Вторник, 16 декабря 24.

Дорогая собака,

здоровы ли Вы? Даются ли Вам кости? Хорошо ли Вам? Вы мне не пишете, и мне тревожно думать, что, быть может, Вы теперь в загоне. Разрешите, обратиться к Вам на языке богов:

Среди животных лев собакам предосаден:

Без видимых причин ужасно как он жаден.

К помянутому льву когда приходят в гости

Собаки бедные, выпрашивая кости,

То лев немедленно съедает всех гостей,

Усугубляя тем запас своих костей.

Комментарии Вы можете прочесть в глазах хозяйки. Обнимаю Вас от всего сердца.

Ваш друг и брат В. Шилейко.

P. S. Хотите к нам в таптанник? По весне

Вы сможете приехать, мой лебедь! - В. Ш. {21}

Шилейко был причастен к центральным событиям литературной жизни Петербурга зимы 1913-1914 года - диспутам футуристов. Он оппонировал В. Шкловскому после его доклада "О новом слове" 23 декабря 1913 года: "Шилейко взял слово и, что называется, отчестил, отдубасил, как палицей, молодого оратора, уличив его в полном невежестве, - и футуризм с ним вкупе, - сравнив его, то есть футуризм, с чернокнижными операциями...". В.Пяст передает сценку с оттенком юмора, акцентируя то, как Шкловскому удалось парировать эти выпады шуткой {22}. Возможно, выступление Шилейко было актом солидарности с друзьями-акмеистами - акмеизм, наряду с символизмом, был объектом нападок футуристов.
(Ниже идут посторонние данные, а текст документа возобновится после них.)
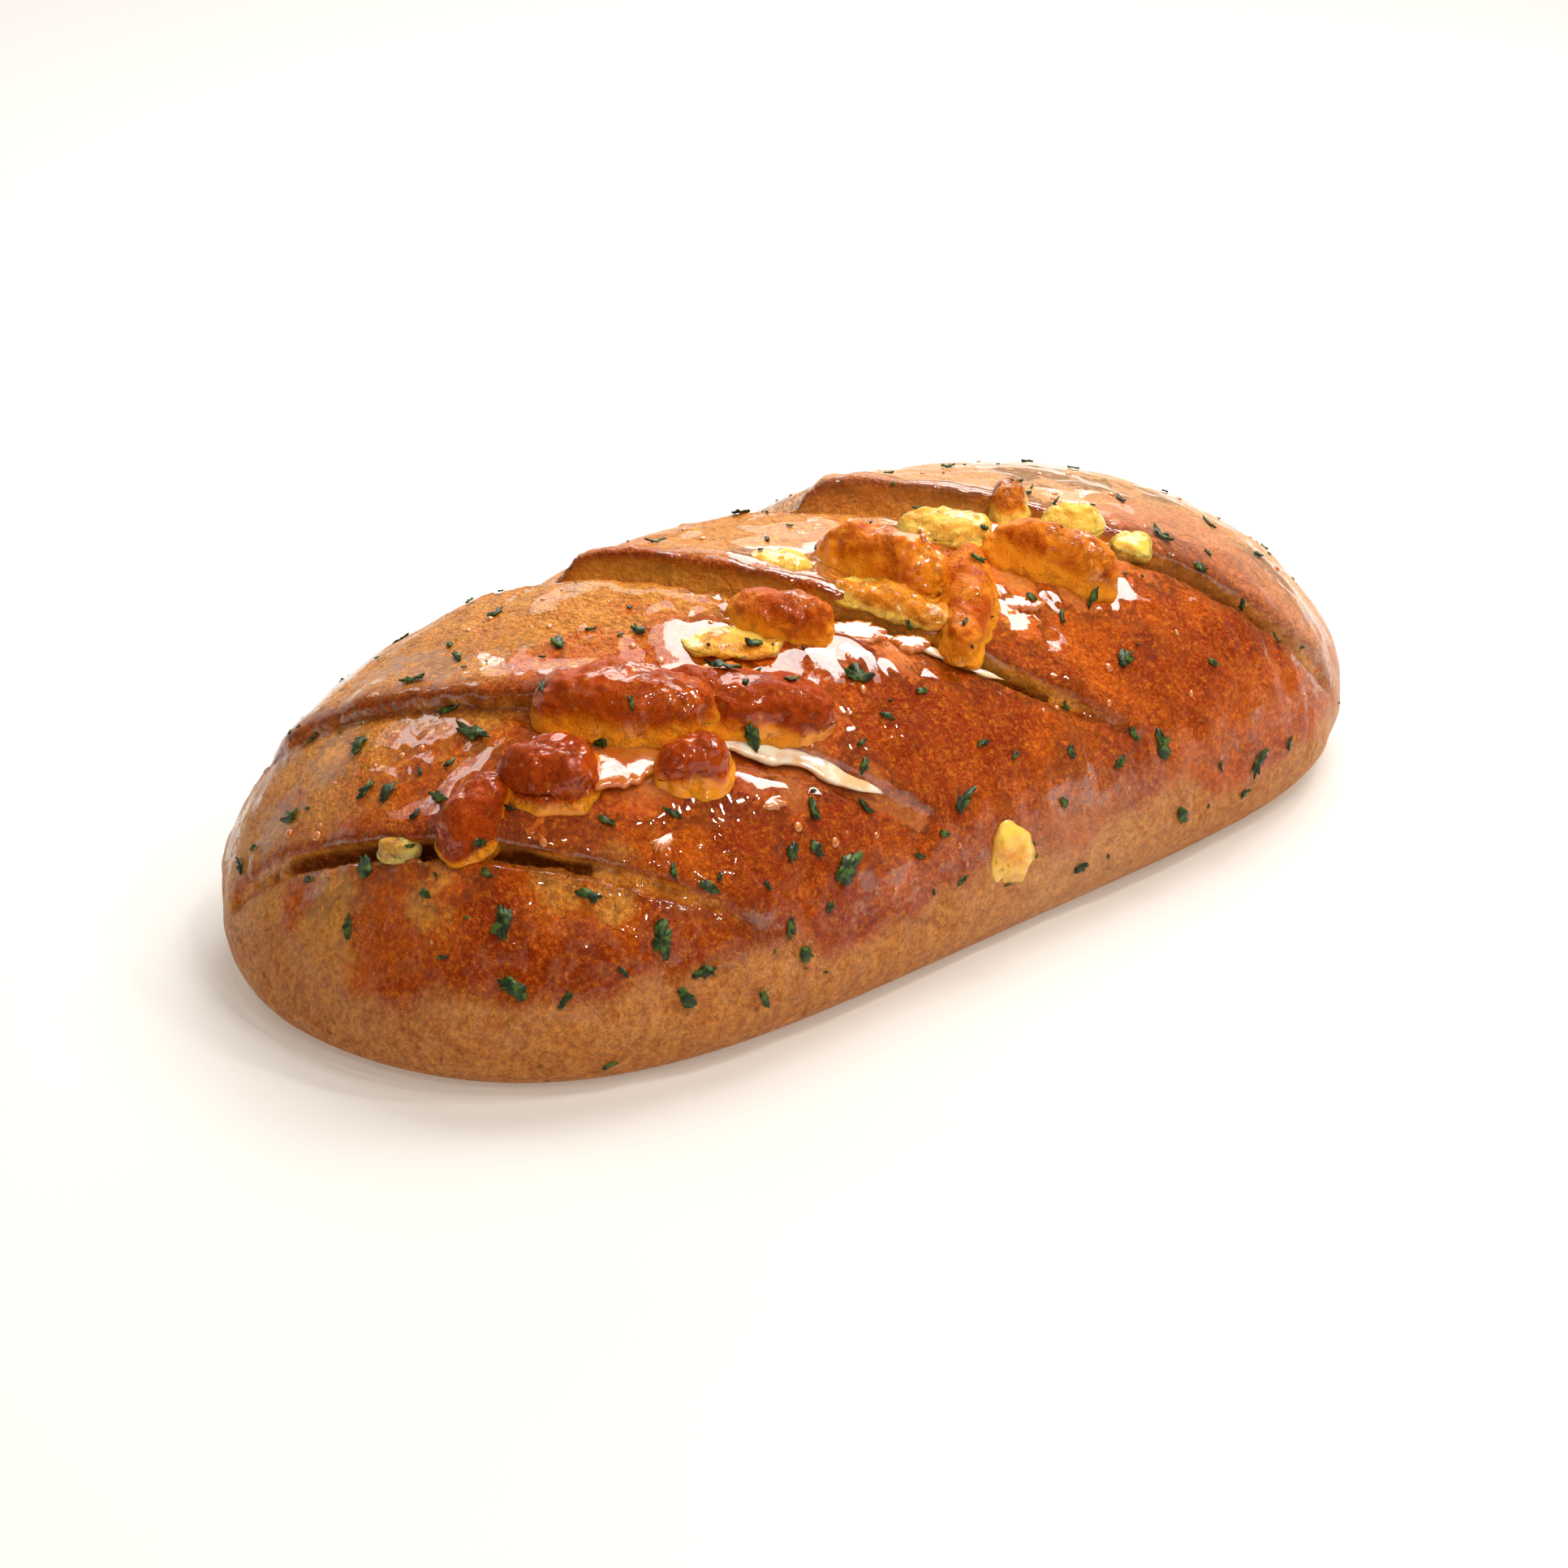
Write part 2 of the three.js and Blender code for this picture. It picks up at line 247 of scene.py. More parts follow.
def keep(piece, attribute, values):
    """Stores one number per vertex, which the piece's finish reads."""
    layer = piece.data.attributes.new(attribute, "FLOAT", "POINT")
    layer.data.foreach_set("value", np.clip(values, 0, 1).astype(np.float32))


def modify(piece, kind, **settings):
    """Adds a modifier and applies it."""
    bpy.ops.object.select_all(action="DESELECT")
    piece.select_set(True)
    bpy.context.view_layer.objects.active = piece
    bpy.ops.object.modifier_add(type=kind)
    modifier = piece.modifiers[-1]
    for setting, value in settings.items():
        setattr(modifier, setting, value)
    bpy.ops.object.modifier_apply(modifier=modifier.name)


def finish_piece(piece, material, slot, *nodes):
    piece.data.materials.clear()
    piece.data.materials.append(material)
    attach(piece, "root")
    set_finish(piece, slot)
    if nodes:
        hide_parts(*nodes)


# ------------------------------------------------------------------ the slashes


def slash_line(slash):
    """Places along a slash's near lip, and there the ways along it, across it and out of the crust."""
    path = np.array(slash["path"], float)
    chord = np.r_[0, np.cumsum(np.linalg.norm(np.diff(path, axis=0), axis=1))]
    along = np.linspace(0, chord[-1], STATIONS)
    x, y = (np.polynomial.Polynomial.fit(chord, path[:, k], 4)(along) for k in range(2))
    foot = np.stack([x, y, crust_height(x, y)], 1)
    out = crust_normal(x, y)
    run = unit(np.gradient(foot, axis=0))
    across = unit(np.cross(out, run))
    share = along / chord[-1]
    taper = np.sqrt(np.sin(math.pi * (0.01 + 0.98 * share)))
    wide = (slash["back"] + (slash["front"] - slash["back"]) * share) * (0.4 + 0.6 * taper)
    return {"foot": foot, "across": across, "out": out, "share": share, "taper": taper, "wide": wide}


def slash_blade(number, slash):
    """The solid that a slash takes out of the loaf: a wedge that leans back under its near lip."""
    line = slash_line(slash)
    stands = 8

    def place(down, turn):
        station = down * (STATIONS - 1)
        pick = lambda values: np.stack(
            [np.interp(station, range(STATIONS), values[:, k]) for k in range(values.shape[1])], 1
        )
        wide = np.interp(station, range(STATIONS), line["wide"])
        deep = slash["depth"] * np.interp(station, range(STATIONS), line["taper"])
        lean = LEAN * deep
        corners = (
            (wide + 1.2, stands + 0 * deep), (wide, 0 * deep), (0.75 * wide - 0.3 * lean, -0.6 * deep),
            (0.2 * wide - lean, -deep), (-lean - 0.3, -0.95 * deep), (-0.75 * lean, -0.6 * deep),
            (0 * deep, -1 + 0 * deep), (-1.2 + 0 * deep, 1.2 + 0 * deep), (-4 + 0 * deep, stands + 0 * deep),
        )
        around = turn * len(corners)
        side = np.zeros(len(down))
        up = np.zeros(len(down))
        for k, corner in enumerate(corners):
            weight = np.clip(1 - np.abs((around - k + 4.5) % len(corners) - 4.5), 0, 1)
            side += weight * corner[0]
            up += weight * corner[1]
        pole = np.minimum(down, 1 - down) < 1e-6
        side, up = np.where(pole, 0, side), np.where(pole, 1.0, up)
        return pick(line["foot"]) + side[:, None] * pick(line["across"]) + up[:, None] * pick(line["out"])

    return shaped_ball(f"slash_blade_{number}", 36, STATIONS // 2, place)


def nearest_on(line, at):
    """For each point: how far along, across and out of the crust it lies from a slash's near lip."""
    found = np.empty(len(at), int)
    for first in range(0, len(at), 4000):
        gap = at[first : first + 4000, None, :] - line["foot"][None]
        gap = (gap**2).sum(2)
        found[first : first + 4000] = gap.argmin(1)
    offset = at - line["foot"][found]
    side = (offset * line["across"][found]).sum(1)
    up = (offset * line["out"][found]).sum(1)
    past = np.linalg.norm(offset - side[:, None] * line["across"][found] - up[:, None] * line["out"][found], axis=1)
    return found, side, up, past


# ------------------------------------------------------------------ settings


class LoafSettings(bpy.types.PropertyGroup):
    """Sizes and colours of the crust."""

    voxel: bpy.props.FloatProperty(
        name="Mesh size", description="Size of the facets of the crust", default=0.95 * MM, min=0.5 * MM,
        subtype="DISTANCE", unit="LENGTH")
    ear: bpy.props.FloatProperty(
        name="Ears", description="How strongly the crust stands up along the far lip of each slash",
        default=1.0, min=0, subtype="FACTOR")
    dip: bpy.props.FloatProperty(
        name="Dips", description="How strongly the crust falls towards the near lip of each slash",
        default=1.0, min=0, subtype="FACTOR")
    gold: bpy.props.FloatVectorProperty(
        name="Golden crust", description="Colour of lightly baked crust", subtype="COLOR",
        default=(0.78, 0.31, 0.045), min=0, max=1)
    amber: bpy.props.FloatVectorProperty(
        name="Amber crust", description="Colour of well baked crust", subtype="COLOR",
        default=(0.62, 0.1, 0.0015), min=0, max=1)
    mahogany: bpy.props.FloatVectorProperty(
        name="Dark crust", description="Colour of the darkest glazed crust", subtype="COLOR",
        default=(0.36, 0.032, 0.0), min=0, max=1)
    tan: bpy.props.FloatVectorProperty(
        name="Side crust", description="Colour of the unglazed sides", subtype="COLOR",
        default=(0.72, 0.29, 0.075), min=0, max=1)
    crumb: bpy.props.FloatVectorProperty(
        name="Crumb", description="Colour of the moist walls of the slashes", subtype="COLOR",
        default=(1.0, 0.52, 0.09), min=0, max=1)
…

Самые ранние датированные стихи В. К. Шилейко помечены 1913 годом. Его поэтический дебют состоялся весной 1914 года на страницах редактировавшегося Н. Гумилевым, С. Городецкими и М. Лозинским журнала "Гиперборей" (No9-10, с выходными данными "ноябрь-декабрь 1913"), два из трех стихотворений Шилейко, в нем помещенных, написаны в январе 1914 года. Не позднее весны 1914-го сложился тот дружеский союз, о котором писала Ахматова: "Тогда же, т. е. в 10-х годах, составился некий триумвират: Лозинский, Гумилев и Шилейко. С Лизой {23} Гумилев играл в карты, они были на "ты" и называли друг друга по имени-отчеству. Целовались, здороваясь и прощаясь. Пили вместе так называемый "флогистон" (дешевое разливное вино). Оба, Лозинский и Гумилев, свято верили в гениальность третьего (Шилея) и, что совсем уж непростительно, в его святость. Это они (да простит им Господь) внушили мне, что равного ему нет на свете" {24}.